(3D code data)
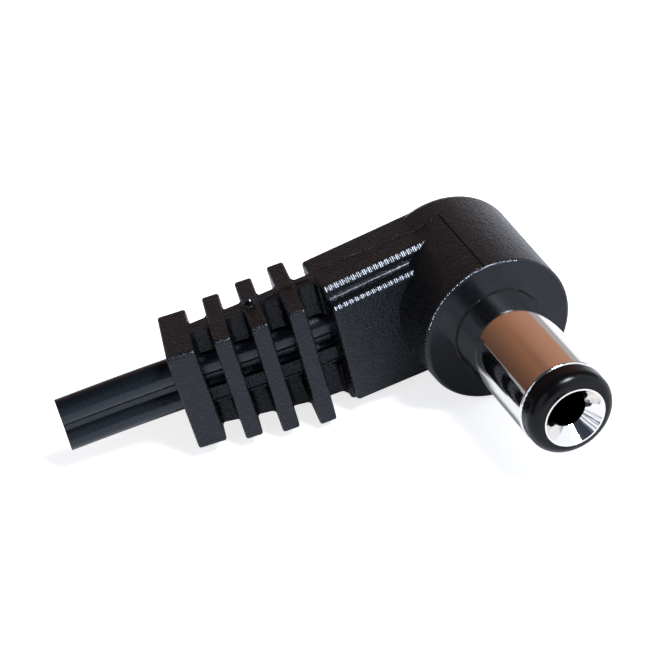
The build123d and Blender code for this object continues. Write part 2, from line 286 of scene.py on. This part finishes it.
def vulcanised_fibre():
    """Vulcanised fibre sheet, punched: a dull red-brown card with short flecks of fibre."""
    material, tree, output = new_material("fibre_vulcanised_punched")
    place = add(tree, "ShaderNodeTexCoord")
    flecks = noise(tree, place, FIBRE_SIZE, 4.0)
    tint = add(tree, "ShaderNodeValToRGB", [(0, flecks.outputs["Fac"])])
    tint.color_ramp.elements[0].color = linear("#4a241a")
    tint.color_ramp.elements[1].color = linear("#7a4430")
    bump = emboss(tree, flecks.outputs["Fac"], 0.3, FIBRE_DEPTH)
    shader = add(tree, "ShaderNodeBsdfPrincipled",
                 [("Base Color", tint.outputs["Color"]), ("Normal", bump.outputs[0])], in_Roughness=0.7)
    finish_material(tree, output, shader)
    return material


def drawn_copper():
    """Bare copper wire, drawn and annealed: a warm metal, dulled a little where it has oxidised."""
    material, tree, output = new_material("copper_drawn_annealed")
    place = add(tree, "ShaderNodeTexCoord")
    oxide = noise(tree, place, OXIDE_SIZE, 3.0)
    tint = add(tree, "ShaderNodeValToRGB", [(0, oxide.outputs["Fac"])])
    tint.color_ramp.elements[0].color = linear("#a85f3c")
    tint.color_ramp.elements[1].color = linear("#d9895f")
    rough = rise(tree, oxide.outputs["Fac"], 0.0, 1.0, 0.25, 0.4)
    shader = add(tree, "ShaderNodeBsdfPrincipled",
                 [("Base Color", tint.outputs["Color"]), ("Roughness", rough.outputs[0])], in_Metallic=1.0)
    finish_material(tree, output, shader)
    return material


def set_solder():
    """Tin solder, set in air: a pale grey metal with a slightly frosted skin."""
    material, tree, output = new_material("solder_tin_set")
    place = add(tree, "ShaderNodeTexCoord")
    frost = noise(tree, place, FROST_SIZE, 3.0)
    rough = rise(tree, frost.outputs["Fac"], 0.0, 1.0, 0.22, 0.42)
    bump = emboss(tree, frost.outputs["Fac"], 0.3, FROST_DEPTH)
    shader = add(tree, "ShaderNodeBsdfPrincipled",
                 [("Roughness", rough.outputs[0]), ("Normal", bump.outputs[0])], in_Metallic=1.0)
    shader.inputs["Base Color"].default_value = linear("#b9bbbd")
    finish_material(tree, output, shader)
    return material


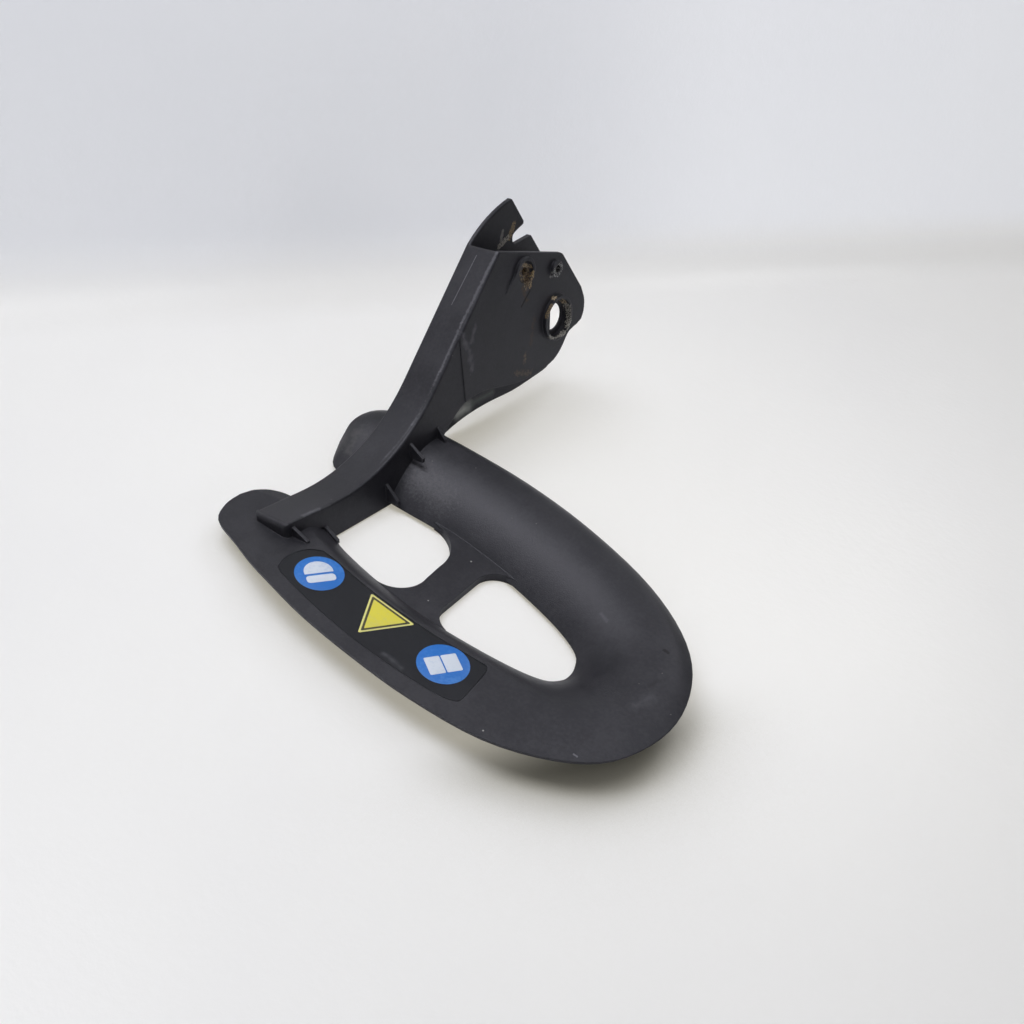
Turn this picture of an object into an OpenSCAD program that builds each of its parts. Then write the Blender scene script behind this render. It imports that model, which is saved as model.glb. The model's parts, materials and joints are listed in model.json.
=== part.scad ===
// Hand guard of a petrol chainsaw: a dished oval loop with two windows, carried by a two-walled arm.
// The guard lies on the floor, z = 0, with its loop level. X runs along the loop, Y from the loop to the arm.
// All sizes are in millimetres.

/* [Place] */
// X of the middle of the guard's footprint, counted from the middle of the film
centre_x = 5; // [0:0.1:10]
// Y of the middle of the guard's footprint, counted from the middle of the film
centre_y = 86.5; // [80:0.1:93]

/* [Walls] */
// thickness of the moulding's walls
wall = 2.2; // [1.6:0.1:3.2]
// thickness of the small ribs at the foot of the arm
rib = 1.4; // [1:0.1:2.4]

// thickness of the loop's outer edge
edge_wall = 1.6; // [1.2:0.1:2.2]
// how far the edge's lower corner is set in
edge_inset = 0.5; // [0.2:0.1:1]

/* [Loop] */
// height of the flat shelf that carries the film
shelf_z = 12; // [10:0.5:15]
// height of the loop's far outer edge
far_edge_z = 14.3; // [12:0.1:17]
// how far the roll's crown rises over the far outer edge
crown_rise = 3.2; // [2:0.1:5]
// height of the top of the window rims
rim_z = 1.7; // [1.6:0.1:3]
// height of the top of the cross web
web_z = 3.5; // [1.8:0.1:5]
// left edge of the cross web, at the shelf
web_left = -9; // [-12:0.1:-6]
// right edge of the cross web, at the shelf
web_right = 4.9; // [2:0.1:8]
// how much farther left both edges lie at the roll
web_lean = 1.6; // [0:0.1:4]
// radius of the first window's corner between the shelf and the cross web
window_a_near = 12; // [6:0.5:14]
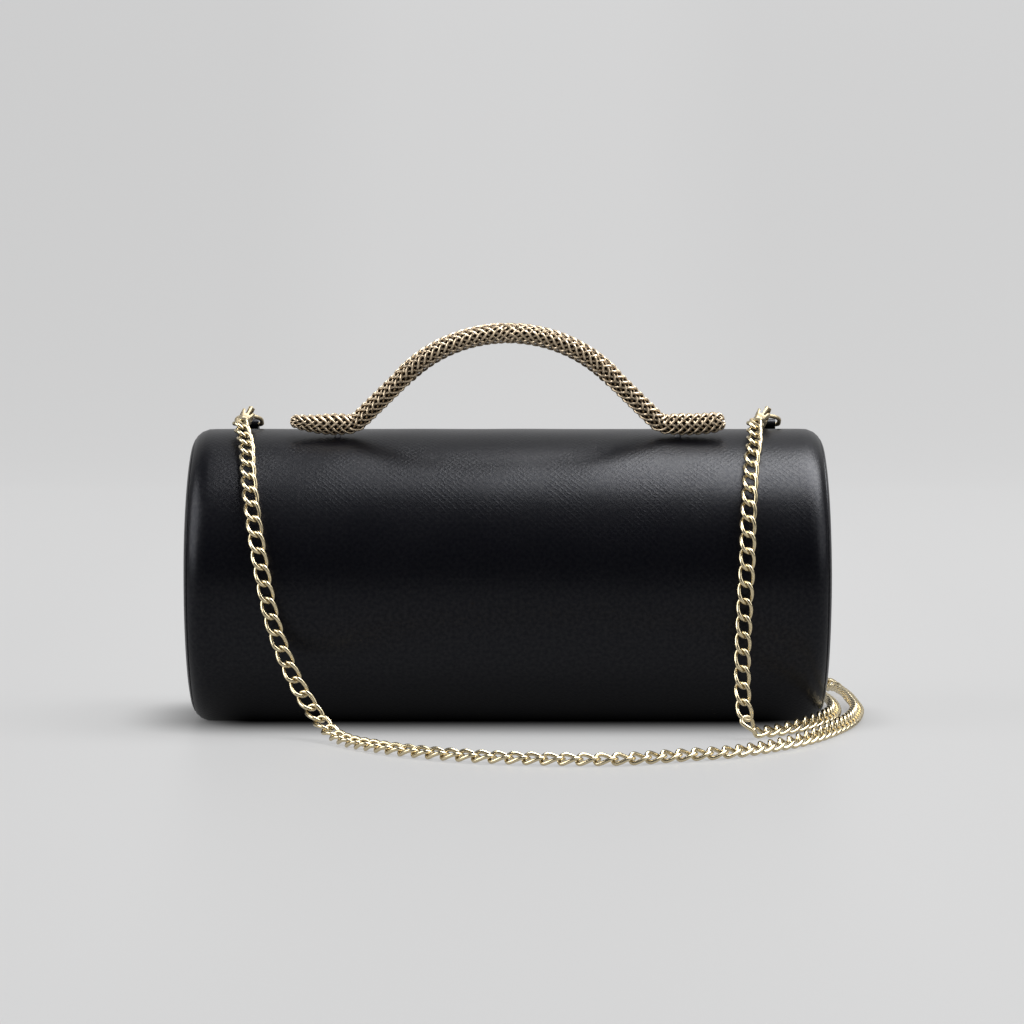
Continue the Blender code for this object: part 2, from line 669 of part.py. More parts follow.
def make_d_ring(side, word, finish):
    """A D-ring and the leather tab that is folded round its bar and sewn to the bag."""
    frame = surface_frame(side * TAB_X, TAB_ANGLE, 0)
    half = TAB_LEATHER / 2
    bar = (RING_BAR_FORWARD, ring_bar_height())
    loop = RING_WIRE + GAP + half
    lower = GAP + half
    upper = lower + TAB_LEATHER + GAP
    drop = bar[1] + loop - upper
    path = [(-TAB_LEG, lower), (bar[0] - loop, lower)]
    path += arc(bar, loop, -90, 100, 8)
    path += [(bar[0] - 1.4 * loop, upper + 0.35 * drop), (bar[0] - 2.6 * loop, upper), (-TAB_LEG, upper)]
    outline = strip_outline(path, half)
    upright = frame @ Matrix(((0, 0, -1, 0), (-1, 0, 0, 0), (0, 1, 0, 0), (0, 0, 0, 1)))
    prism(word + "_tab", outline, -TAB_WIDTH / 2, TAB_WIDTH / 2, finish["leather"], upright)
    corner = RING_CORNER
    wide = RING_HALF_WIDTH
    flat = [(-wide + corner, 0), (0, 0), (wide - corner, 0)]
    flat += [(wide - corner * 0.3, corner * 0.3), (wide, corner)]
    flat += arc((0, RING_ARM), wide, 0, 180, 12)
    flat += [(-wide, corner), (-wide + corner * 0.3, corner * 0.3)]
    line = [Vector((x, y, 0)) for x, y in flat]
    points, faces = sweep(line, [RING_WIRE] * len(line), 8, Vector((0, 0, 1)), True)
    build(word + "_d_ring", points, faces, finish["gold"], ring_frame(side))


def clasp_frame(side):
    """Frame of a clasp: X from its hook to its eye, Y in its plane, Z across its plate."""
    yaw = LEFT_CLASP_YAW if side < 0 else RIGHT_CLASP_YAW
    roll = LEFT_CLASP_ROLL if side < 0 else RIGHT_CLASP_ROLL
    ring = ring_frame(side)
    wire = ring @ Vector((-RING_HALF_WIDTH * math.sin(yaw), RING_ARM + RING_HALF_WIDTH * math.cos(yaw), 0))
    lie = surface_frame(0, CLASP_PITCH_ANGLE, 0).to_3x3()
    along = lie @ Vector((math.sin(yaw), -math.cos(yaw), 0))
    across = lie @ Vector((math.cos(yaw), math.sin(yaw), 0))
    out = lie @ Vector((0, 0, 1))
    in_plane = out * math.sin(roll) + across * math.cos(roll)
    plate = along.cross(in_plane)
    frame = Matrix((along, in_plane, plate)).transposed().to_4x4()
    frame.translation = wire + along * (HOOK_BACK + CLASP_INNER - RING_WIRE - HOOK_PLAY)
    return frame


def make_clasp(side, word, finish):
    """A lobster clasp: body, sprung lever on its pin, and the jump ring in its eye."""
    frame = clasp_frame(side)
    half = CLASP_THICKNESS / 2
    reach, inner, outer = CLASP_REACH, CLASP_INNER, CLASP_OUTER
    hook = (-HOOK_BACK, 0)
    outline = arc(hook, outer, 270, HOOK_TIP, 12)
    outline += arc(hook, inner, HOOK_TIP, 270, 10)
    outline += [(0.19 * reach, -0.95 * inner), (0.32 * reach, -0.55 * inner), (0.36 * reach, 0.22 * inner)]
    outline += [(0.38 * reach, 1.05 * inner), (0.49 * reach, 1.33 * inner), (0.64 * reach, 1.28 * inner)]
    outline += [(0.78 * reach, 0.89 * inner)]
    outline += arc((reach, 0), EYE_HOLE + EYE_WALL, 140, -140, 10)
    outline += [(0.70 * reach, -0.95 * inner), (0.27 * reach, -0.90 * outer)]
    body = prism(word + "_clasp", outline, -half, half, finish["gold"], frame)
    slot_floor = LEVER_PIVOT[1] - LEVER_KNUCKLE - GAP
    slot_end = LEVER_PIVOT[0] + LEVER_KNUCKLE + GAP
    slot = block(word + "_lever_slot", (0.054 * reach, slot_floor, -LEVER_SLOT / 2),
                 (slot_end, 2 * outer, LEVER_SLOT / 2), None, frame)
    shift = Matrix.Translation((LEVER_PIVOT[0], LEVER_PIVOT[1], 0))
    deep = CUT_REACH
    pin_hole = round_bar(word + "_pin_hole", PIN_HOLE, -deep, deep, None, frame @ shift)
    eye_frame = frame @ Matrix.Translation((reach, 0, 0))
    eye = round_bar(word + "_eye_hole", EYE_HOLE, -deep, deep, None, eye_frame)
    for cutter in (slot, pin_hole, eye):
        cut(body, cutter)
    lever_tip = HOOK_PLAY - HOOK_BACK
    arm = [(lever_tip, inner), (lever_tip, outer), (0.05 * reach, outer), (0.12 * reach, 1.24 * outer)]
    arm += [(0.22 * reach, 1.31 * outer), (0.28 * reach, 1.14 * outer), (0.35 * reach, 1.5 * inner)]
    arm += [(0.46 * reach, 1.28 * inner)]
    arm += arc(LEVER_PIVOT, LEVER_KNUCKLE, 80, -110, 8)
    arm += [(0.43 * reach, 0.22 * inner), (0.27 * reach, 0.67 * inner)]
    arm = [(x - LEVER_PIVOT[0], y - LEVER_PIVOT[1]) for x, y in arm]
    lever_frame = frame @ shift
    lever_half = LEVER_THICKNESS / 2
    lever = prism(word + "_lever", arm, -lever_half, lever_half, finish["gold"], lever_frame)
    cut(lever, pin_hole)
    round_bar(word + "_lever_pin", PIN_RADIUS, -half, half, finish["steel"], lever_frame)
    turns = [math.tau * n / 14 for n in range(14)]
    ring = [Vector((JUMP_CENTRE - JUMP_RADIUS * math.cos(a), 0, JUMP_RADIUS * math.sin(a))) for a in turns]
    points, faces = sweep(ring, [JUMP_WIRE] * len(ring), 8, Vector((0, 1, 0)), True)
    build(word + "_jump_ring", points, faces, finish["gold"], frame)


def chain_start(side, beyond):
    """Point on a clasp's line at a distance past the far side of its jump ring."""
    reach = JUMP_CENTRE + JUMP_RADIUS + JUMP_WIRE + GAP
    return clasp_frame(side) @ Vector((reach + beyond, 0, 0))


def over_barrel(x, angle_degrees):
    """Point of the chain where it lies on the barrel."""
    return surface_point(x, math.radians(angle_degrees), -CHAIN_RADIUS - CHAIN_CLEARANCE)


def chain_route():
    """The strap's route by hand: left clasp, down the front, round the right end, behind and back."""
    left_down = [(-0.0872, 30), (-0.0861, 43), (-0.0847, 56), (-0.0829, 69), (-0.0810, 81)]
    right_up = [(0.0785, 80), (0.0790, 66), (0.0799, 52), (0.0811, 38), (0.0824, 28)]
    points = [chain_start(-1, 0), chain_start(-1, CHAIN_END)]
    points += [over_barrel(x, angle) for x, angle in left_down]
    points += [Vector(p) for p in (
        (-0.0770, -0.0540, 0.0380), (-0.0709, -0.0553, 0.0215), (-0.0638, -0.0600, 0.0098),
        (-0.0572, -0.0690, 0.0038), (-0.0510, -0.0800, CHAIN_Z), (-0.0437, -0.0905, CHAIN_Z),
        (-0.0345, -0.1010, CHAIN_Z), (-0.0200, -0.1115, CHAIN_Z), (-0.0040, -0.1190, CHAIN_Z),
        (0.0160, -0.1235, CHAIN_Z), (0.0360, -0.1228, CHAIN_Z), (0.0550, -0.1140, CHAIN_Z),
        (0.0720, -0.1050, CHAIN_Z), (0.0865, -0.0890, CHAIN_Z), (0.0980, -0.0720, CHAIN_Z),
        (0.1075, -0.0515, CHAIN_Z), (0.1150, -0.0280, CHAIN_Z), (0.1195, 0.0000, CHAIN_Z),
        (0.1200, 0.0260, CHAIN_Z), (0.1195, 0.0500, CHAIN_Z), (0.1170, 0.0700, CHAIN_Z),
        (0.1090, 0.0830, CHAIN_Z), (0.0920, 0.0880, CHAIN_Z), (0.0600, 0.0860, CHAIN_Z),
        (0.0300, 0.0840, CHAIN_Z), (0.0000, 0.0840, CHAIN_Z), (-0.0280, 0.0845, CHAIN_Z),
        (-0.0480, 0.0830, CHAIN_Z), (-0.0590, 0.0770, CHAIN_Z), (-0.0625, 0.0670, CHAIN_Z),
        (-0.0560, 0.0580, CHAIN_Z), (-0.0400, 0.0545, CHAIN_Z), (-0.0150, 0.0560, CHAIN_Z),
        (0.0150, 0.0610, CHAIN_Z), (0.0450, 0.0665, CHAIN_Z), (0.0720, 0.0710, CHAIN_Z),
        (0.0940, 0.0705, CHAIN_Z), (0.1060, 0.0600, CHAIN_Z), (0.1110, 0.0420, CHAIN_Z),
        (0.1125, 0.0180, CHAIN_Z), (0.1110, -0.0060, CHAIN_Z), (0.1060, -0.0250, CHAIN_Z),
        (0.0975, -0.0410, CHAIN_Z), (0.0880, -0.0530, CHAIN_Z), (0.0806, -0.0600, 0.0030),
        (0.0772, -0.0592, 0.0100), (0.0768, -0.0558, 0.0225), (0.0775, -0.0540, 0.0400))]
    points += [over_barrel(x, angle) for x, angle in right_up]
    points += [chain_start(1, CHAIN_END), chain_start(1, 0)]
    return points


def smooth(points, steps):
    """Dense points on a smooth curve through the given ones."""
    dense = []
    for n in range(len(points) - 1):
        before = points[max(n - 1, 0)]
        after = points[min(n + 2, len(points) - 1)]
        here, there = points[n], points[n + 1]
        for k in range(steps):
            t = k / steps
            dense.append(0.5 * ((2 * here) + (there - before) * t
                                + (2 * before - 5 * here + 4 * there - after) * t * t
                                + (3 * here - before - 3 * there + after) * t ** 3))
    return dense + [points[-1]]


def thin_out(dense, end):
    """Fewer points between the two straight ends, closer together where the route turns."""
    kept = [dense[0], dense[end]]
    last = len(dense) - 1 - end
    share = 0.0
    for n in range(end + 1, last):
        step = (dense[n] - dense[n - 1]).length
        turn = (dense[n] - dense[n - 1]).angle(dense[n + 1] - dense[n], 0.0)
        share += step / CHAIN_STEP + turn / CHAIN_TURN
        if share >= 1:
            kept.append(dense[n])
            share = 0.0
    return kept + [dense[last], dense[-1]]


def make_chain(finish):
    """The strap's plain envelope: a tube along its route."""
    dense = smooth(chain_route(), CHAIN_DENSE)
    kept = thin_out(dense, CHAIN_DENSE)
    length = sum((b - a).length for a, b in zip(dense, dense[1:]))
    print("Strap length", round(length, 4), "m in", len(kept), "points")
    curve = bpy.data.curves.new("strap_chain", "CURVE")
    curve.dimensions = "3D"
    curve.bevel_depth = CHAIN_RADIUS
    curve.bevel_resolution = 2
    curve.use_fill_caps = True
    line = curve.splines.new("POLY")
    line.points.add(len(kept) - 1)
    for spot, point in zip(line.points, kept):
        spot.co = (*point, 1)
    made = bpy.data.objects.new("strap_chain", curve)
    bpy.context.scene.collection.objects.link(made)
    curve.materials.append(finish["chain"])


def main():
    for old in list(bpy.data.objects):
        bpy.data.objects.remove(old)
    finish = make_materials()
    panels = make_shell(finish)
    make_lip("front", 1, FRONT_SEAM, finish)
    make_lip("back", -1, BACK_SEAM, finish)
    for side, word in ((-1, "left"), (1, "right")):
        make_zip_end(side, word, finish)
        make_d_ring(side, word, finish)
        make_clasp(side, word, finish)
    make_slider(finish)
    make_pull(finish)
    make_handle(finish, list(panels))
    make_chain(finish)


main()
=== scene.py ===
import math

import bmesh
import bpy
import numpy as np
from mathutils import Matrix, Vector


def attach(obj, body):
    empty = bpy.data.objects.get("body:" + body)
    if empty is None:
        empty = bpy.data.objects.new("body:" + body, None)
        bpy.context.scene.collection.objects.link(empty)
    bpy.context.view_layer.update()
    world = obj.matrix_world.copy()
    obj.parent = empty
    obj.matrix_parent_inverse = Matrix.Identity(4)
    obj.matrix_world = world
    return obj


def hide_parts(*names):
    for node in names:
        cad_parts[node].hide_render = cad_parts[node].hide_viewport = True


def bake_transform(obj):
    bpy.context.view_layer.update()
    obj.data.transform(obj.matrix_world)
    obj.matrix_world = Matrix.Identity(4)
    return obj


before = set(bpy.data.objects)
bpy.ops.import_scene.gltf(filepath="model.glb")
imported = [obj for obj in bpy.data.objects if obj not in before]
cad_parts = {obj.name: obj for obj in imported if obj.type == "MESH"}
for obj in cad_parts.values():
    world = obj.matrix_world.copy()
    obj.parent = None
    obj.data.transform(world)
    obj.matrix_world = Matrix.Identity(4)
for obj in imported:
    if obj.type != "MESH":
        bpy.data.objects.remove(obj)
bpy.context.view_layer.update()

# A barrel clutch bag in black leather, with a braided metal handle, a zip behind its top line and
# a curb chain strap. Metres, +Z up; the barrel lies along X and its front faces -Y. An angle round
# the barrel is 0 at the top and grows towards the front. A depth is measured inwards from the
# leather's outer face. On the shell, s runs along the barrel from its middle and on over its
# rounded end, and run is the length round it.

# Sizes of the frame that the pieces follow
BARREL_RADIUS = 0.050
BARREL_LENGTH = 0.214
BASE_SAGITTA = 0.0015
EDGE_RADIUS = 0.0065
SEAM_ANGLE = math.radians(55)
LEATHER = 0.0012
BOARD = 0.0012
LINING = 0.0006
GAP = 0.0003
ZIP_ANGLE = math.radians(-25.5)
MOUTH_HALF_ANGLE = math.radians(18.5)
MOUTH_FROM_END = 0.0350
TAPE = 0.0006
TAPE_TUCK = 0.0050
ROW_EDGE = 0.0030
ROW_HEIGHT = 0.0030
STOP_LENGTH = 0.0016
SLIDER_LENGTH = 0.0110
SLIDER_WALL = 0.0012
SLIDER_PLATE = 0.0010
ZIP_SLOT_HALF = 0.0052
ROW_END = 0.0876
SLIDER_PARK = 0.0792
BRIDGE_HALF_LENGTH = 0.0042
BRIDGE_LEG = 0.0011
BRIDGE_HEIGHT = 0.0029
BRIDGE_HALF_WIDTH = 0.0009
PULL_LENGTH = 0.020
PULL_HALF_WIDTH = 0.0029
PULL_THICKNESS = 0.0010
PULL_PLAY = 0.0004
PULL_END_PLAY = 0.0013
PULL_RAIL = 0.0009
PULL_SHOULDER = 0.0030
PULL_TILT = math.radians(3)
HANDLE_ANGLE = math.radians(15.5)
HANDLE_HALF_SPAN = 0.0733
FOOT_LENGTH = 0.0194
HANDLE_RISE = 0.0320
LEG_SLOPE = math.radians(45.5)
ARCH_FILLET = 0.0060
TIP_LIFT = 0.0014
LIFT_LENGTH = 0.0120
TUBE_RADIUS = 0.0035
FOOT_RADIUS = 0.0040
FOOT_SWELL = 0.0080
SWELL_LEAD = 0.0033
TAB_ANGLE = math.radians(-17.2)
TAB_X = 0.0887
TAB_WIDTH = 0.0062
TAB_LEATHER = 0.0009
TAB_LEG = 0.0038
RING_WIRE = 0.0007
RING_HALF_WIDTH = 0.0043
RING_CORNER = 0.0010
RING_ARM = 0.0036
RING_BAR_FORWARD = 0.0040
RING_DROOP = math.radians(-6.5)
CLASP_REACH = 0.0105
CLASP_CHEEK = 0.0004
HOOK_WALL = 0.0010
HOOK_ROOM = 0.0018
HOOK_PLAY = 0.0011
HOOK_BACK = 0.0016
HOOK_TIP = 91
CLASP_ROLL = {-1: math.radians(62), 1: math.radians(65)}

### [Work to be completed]
Copy out precisely the lines that begin at the line containing "for spot, point" and end at the line containing "for node in", including both; write nothing else.

### [Output below]
    for spot, point in zip(line.points, kept):
        spot.co = (*point, 1)
    made = bpy.data.objects.new("strap_chain", curve)
    bpy.context.scene.collection.objects.link(made)
    curve.materials.append(finish["chain"])


def main():
    for old in list(bpy.data.objects):
        bpy.data.objects.remove(old)
    finish = make_materials()
    panels = make_shell(finish)
    make_lip("front", 1, FRONT_SEAM, finish)
    make_lip("back", -1, BACK_SEAM, finish)
    for side, word in ((-1, "left"), (1, "right")):
        make_zip_end(side, word, finish)
        make_d_ring(side, word, finish)
        make_clasp(side, word, finish)
    make_slider(finish)
    make_pull(finish)
    make_handle(finish, list(panels))
    make_chain(finish)


main()
=== scene.py ===
import math

import bmesh
import bpy
import numpy as np
from mathutils import Matrix, Vector


def attach(obj, body):
    empty = bpy.data.objects.get("body:" + body)
    if empty is None:
        empty = bpy.data.objects.new("body:" + body, None)
        bpy.context.scene.collection.objects.link(empty)
    bpy.context.view_layer.update()
    world = obj.matrix_world.copy()
    obj.parent = empty
    obj.matrix_parent_inverse = Matrix.Identity(4)
    obj.matrix_world = world
    return obj


def hide_parts(*names):
    for node in names:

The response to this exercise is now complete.